Royal Lodge itself symbolizes these contradictions. Built in the 17th century, it housed Queen Elizabeth The Queen Mother for fifty years. Ferguson and Andrew moved there in 2004 under a 75 year lease requiring £250,000 annual upkeep. That they fulfilled this obligation during exile speaks to hidden financial reserves. Her apparent Windsor house hunt suggests maintaining royal adjacency despite ostracism.
What lies ahead for the Duchess remains unclear. Her daughters Beatrice and Eugenie maintain slender royal connections. Beatrice serves as Counsellor of State. Eugenie champions anti slavery causes. Their quiet support contrasts Andrew's Sandringham retreat. Fergie reportedly eyes properties near Windsor Great Park but away from Balmoral estate visibility. The geography matters. Proximity allows potential grandchildren access to royal circles without subjecting them to maternal stigma.
History remembers royal women differently than men.
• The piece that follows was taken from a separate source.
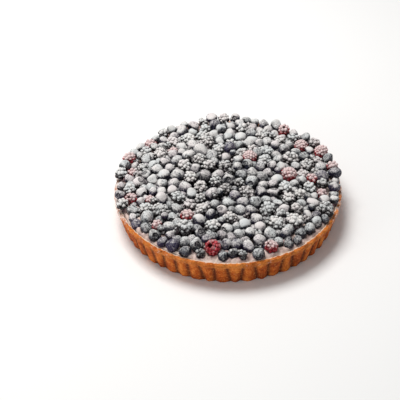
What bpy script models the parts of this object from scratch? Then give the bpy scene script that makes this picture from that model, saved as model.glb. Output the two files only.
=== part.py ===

Wallis Simpson died isolated in Paris. Princess Diana became sainted through tragedy. Margaret Thatcher received ceremonial funeral honors despite divisive policies. Ferguson inhabits a peculiar middle space between disgraced and resilient. This next chapter testing her ability to exist outside royal infrastructure without its protections or constraints.
The public thirsts for redemptive arcs and fallen idols finding humility. Yet Sarah Ferguson's story resists neat endings. Her sleeve wearing emotion and refusal to vanish gracefully offend British reserve. But consider this before dismissing her. In an institution built on discretion and denial, her messy humanity causes discomfort precisely because it reflects our own imperfect struggles back from mistakes. The monarchy demands saints. Fergie remains stubbornly, indelibly human.